The MoJ has confirmed its intention to push on with increasing the small claims limit to £5000 in England and Wales. (https://www.lawgazette.co.uk/law/breaking-news-moj-will-press-on-with-5k-small-claims-limit/5058818.article).
For context, I’ve been in and around the personal injury legal sector for over twenty years. I qualified in 1993, finishing my ‘articles’ at a ‘Plaintiff’ department (ask your grandad) and then joined a very large defendant law firm. There’s no doubt looking back that the seeds of what is happening now were planted all those years ago.

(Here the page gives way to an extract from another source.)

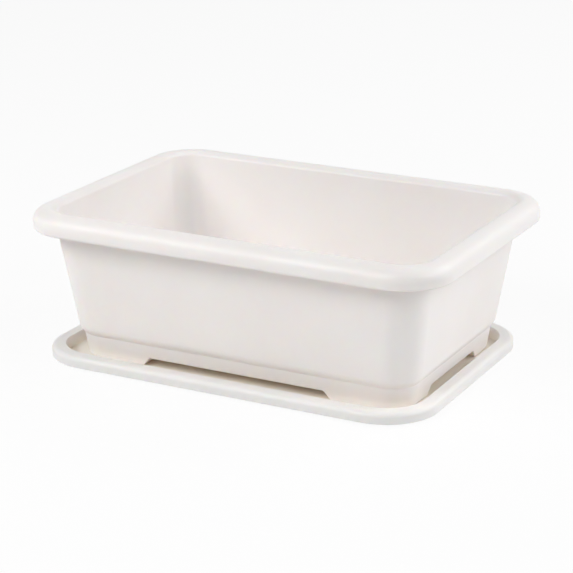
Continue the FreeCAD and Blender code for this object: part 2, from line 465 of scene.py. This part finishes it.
def tray_shell():
    """The tray as one closed surface: its section carried round, with a flat floor above and below."""
    half_length = (tray_high.x - tray_low.x) / 2
    half_width = (tray_high.y - tray_low.y) / 2
    middle = ((tray_high.x + tray_low.x) / 2, (tray_high.y + tray_low.y) / 2)
    top_z = tray_high.z
    under_z = top_z - tray_thickness
    floor_z = tray_low.z + tray_thickness
    side_inset = tray_lip_width - tray_thickness
    small_radius = tray_bead_radius - tray_thickness
    wall_slant = tray_wall_lean / (top_z - floor_z)
    base_inset = side_inset + wall_slant * (under_z - tray_low.z)
    floor_inset = tray_lip_width + tray_wall_lean

    def corner(inset, height, edge_round):
        """A corner of the section, with the plan radius that keeps the tray's corners about one centre."""
        return (inset, height, tray_corner_radius - inset, edge_round)

    path = rounded_path([
        corner(base_inset + 4 * inside_round, tray_low.z, 0),
        corner(base_inset, tray_low.z, inside_round),
        corner(side_inset, under_z, crease_round),
        corner(tray_thickness, under_z, small_radius),
        corner(tray_thickness, tray_low.z + tray_hem_height, tray_hem_round),
        corner(0, tray_low.z + tray_hem_height, tray_hem_round),
        corner(0, top_z, tray_bead_radius),
        corner(tray_lip_width, top_z, tray_inner_round),
        corner(floor_inset, floor_z, inside_round),
        corner(floor_inset + 4 * inside_round, floor_z, 0),
    ])
    # Steps from the middle of a side to near its end, and from there to the corner
    near_end = 0.99
    counts = (10, 1)
    shares = graded_shares((0, near_end, 1), counts)
    ring = Ring(shares, shares)
    side = carried_patch(ring, path, half_length, half_width, middle)
    base = floor_patch(ring, side[0], lambda x, y: tray_low.z + 0 * x)
    floor = floor_patch(ring, side[-1], lambda x, y: floor_z + 0 * x)
    return closed_surface("tray", [(base, False), (side, True), (floor, False)])


class Wire:
    """A value that flows between shader nodes, with the operators of ordinary arithmetic."""

    def __init__(self, finish, socket):
        self.finish = finish
        self.socket = socket

    def maths(self, operation, first, second):
        return self.finish.node("ShaderNodeMath", {"operation": operation}, {0: first, 1: second})

    def __add__(self, other):
        return self.maths("ADD", self, other)

    __radd__ = __add__

    def __sub__(self, other):
        return self.maths("SUBTRACT", self, other)

    def __rsub__(self, other):
        return self.maths("SUBTRACT", other, self)

    def __mul__(self, other):
        return self.maths("MULTIPLY", self, other)

    __rmul__ = __mul__


class Finish:
    """The nodes of a material or a world while they are being put together."""

    def __init__(self, owner):
        owner.use_nodes = True
        self.tree = owner.node_tree
        self.tree.nodes.clear()

    def node(self, kind, settings, sockets, output=0):
        """Adds a node: its settings first, then the value or link of each socket."""
        made = self.tree.nodes.new(kind)
        for name, value in settings.items():
            setattr(made, name, value)
        for name, value in sockets.items():
            if isinstance(value, Wire):
                self.tree.links.new(value.socket, made.inputs[name])
            else:
                made.inputs[name].default_value = value
        return Wire(self, made.outputs[output]) if made.outputs else None

    def place(self):
        """Where a point of the piece lies, in metres."""
        return self.node("ShaderNodeTexCoord", {}, {}, output="Object")

    def noise(self, place, scale, detail):
        """Soft noise from 0 to 1, whose scale counts its grains per metre."""
        return self.node("ShaderNodeTexNoise", {}, {"Vector": place, "Scale": scale, "Detail": detail})

    def seen_ray(self):
        """1 where the camera, a reflection or a view through glass looks, and 0 for light on the object."""
        rays = ("Is Camera Ray", "Is Glossy Ray", "Is Transmission Ray")
        camera, glossy, through = [self.node("ShaderNodeLightPath", {}, {}, output=ray) for ray in rays]
        return camera + glossy + through

    def mix(self, share, first, second):
        """The first colour where the share is 0, the second where it is 1, and between them a blend."""
        sockets = {"Factor": share, "A": first, "B": second}
        return self.node("ShaderNodeMix", {"data_type": "RGBA"}, sockets, output="Result")


def linear(red, green, blue):
    """A colour given in the 0 to 255 steps of a screen, as linear values by the sRGB curve."""
    steps = np.array([red, green, blue]) / 255
    return tuple(np.where(steps <= 0.04045, steps / 12.92, ((steps + 0.055) / 1.055) ** 2.4))


def painted_shade_share(finish, place):
    """How much painted shade the tray gets: 0 on its lip, rising down its leaning side to 1 on its floor.

    A point lies in from the edge by the corner radius, less how far it is beyond the straight runs. The
    run along Z is longer than any height, so that height doesn't count.
    """
    middle = (tray_low + tray_high) / 2
    half = (tray_high - tray_low) / 2
    any_height = 1.0
    straight = (half.x - tray_corner_radius, half.y - tray_corner_radius, any_height)
    vector = "ShaderNodeVectorMath"
    from_middle = finish.node(vector, {"operation": "SUBTRACT"}, {0: place, 1: middle})
    spread = finish.node(vector, {"operation": "ABSOLUTE"}, {0: from_middle})
    past_run = finish.node(vector, {"operation": "SUBTRACT"}, {0: spread, 1: straight})
    beyond = finish.node(vector, {"operation": "MAXIMUM"}, {0: past_run, 1: (0, 0, 0)})
    inward = tray_corner_radius - finish.node(vector, {"operation": "LENGTH"}, {0: beyond}, output="Value")
    side = {"Value": inward, "From Min": tray_lip_width, "From Max": tray_lip_width + tray_wall_lean}
    return finish.node("ShaderNodeMapRange", {}, side)


def moulded_plastic(name, pale, warm, roughness, painted_floor_shade=None):
    """Satin moulded plastic: two close tints in slow clouds, fine grain and a faintly uneven gloss.

    A painted floor shade is for the tray: its floor and leaning inside are painted darker and warmer than
    its lip, as shade under the tub.
    """
    material = bpy.data.materials.new(name)
    finish = Finish(material)
    place = finish.place()
    clouds = finish.noise(place, cloud_scale, detail=3.0)
    grain = finish.noise(place, grain_scale, detail=2.0)
    speckle = finish.noise(place, speckle_scale, detail=3.0)
    waves = finish.noise(place, wave_scale, detail=1.0)
    cloud_range = {"Value": clouds, "From Min": cloud_low, "From Max": cloud_high}
    tint = finish.node("ShaderNodeMapRange", {}, cloud_range)
    colour = finish.mix(tint * (1 - speckle_share) + speckle * speckle_share, (*pale, 1), (*warm, 1))
    if painted_floor_shade:
        # Painted shade: the tray's leaning inside and floor blend to a darker, warmer colour, standing in
        # for the shade under the tub
        colour = finish.mix(painted_shade_share(finish, place), colour, (*painted_floor_shade, 1))
    gloss = roughness + (clouds - noise_middle) * cloud_gloss + (speckle - noise_middle) * speckle_gloss
    height = grain * grain_height + speckle * speckle_height + waves * wave_height
    relief = finish.node("ShaderNodeBump", {}, {
        "Strength": relief_strength,
        "Distance": relief_depth,
        "Height": height,
    })
    shader = finish.node("ShaderNodeBsdfPrincipled", {}, {
        "Base Color": colour,
        "Roughness": gloss,
        "IOR": refraction,
        "Subsurface Weight": scatter_share,
        "Subsurface Radius": scatter_reach,
        "Subsurface Scale": scatter_depth,
        "Normal": relief,
    })
    finish.node("ShaderNodeOutputMaterial", {}, {"Surface": shader})
    return material


def dress(piece, material):
    """Gives a piece this one material."""
    piece.data.materials.clear()
    piece.data.materials.append(material)


def studio_floor():
    """A pale floor. The camera sees it lifted towards white, so that only the shadow shows."""
    bpy.ops.mesh.primitive_plane_add(size=floor_size, location=(0, 0, -floor_drop))
    floor = bpy.context.active_object
    floor.name = "studio_floor"
    material = bpy.data.materials.new("pale_floor")
    finish = Finish(material)
    lit = finish.node("ShaderNodeBsdfDiffuse", {}, {"Color": (floor_white, floor_white, floor_white, 1)})
    glow = finish.node("ShaderNodeEmission", {}, {"Color": (1, 1, 1, 1), "Strength": 1.0})
    mixed = finish.node("ShaderNodeMixShader", {}, {0: finish.seen_ray() * seen_white, 1: lit, 2: glow})
    finish.node("ShaderNodeOutputMaterial", {}, {"Surface": mixed})
    dress(floor, material)


def studio_world():
    """Even daylight on the object, and plain white where the camera or a reflection looks past it."""
    world = bpy.data.worlds.new("studio")
    bpy.context.scene.world = world
    finish = Finish(world)
    background = finish.node("ShaderNodeBackground", {}, {"Color": (1, 1, 1, 1), "Strength": 1.0})
    light = {"Color": (1, 1, 1, 1), "Strength": ambient_strength}
    ambient = finish.node("ShaderNodeBackground", {}, light)
    mixed = finish.node("ShaderNodeMixShader", {}, {0: finish.seen_ray(), 1: ambient, 2: background})
    finish.node("ShaderNodeOutputWorld", {}, {"Surface": mixed})


def studio_lamps():
    """Square softboxes round the planter, each (place, width, watts) and turned to the tub's middle."""
    aim = Vector((0, 0, (foot_z + crest_z) / 2))
    softboxes = {
        "left_key": ((-0.9, -0.7, 0.9), 0.5, 5.4),
        "front_left": ((-0.6, -1.7, 1.4), 0.9, 20.0),
        "right": ((2.0, 0.1, 1.25), 1.2, 20.6),
        "back_right": ((1.3, 1.5, 1.4), 1.2, 20.0),
        "overhead": ((0.0, 0.3, 2.2), 1.6, 3.4),
    }
    for name, (place, width, watts) in softboxes.items():
        lamp = bpy.data.lights.new(name, "AREA")
        lamp.shape = "SQUARE"
        lamp.size = width
        lamp.energy = watts
        stand = bpy.data.objects.new(name, lamp)
        stand.location = place
        stand.rotation_euler = (aim - Vector(place)).to_track_quat("-Z", "Y").to_euler()
        bpy.context.scene.collection.objects.link(stand)


def studio_camera():
    """The photograph's viewpoint: azimuth, elevation and distance about a point inside the tub."""
    back = Vector((math.sin(camera_azimuth) * math.cos(camera_elevation),
                   -math.cos(camera_azimuth) * math.cos(camera_elevation),
                   math.sin(camera_elevation)))
    lens = bpy.data.cameras.new("camera")
    lens.lens = lens_length
    lens.sensor_width = sensor_width
    camera = bpy.data.objects.new("camera", lens)
    camera.location = camera_target + back * camera_distance
    camera.rotation_euler = (math.pi / 2 - camera_elevation, 0, camera_azimuth)
    bpy.context.scene.collection.objects.link(camera)
    bpy.context.scene.camera = camera


# The three pieces and their plastics
tub = drill_floor(tub_shell())
dress(tub, moulded_plastic("tub_plastic", linear(248, 244, 243), linear(245, 240, 238),
                           roughness=0.42))
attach(tub, "tub")
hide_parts("planter_tub")

tray = tray_shell()
# The tray's floor and leaning inside get painted shade, darker and warmer than the lip
dress(tray, moulded_plastic("tray_plastic", linear(245, 242, 240), linear(242, 238, 234),
                            roughness=0.40, painted_floor_shade=linear(240, 232, 220)))
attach(tray, "tray")
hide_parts("drip_tray")

dress(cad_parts["drainage_plate"],
      moulded_plastic("plate_plastic", linear(246, 242, 240), linear(242, 237, 234), roughness=0.45))

# Studio
studio_floor()
studio_world()
studio_lamps()
studio_camera()
bpy.context.scene.cycles.diffuse_bounces = light_bounces
bpy.context.scene.view_settings.view_transform = "Standard"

At that time the insurance sector was not as well organised, and the costs charged by both sides bore little resemblance to the sort of costs paid on straightforward RTA cases today.

We probably need the music from the Hovis advert playing in the background at this point… when I were a lad, there was no fixed fee for personal injury, there was no portal, there was no real restriction on use and choice of medical expert. It was pretty common that each side’s costs were higher than the agreed compensation for the injured party. In the end, something had to give and the last twenty years has seen the steady erosion of a legal sector that the insurance industry felt was a gravy train, backed by increasingly tight regulation around costs and processes.

I was at the Modern Law Claims conference this year, and for most of those in attendance that day, today’s announcement will not have come as a surprise. The key note speaker that day was Jack Straw and he received a less than warm welcome as he put forth his strongly held views against in particular the claimant RTA sector. Many of the lawyers at the event said to me that they thought the small claims increase was inevitable. However, many were defiant about the future of the claimant legal sector.

The firms and people that I admire in the personal injury sector have always been those who push at the boundaries. The ones who innovate and react with agility and commerciality to challenges such as this one. Already we are seeing firms whose bread and butter has traditionally been the RTA sector using their highly trained staff and high quality case management systems to seek out and process other less threatened types of claim. It is often quite rightly coupled with a broader review of their business strategy, spend and efficiency (which is how we often end up talking to them), but the key is that they have realised that standing still at the moment is simply not an option.
There are some incredibly bright and driven individuals in and around the low end personal injury sector, and those bright minds are turning to new markets and new business practices.

There is little doubt that many law firms will suffer as a result of the proposed changes, and indeed the defendant sector will feel that bite too due to its symbiotic relationship with the claimant world, however I’m sure that over the next year, structural changes and identification of new markets will see many firms evolve and thrive in the new world.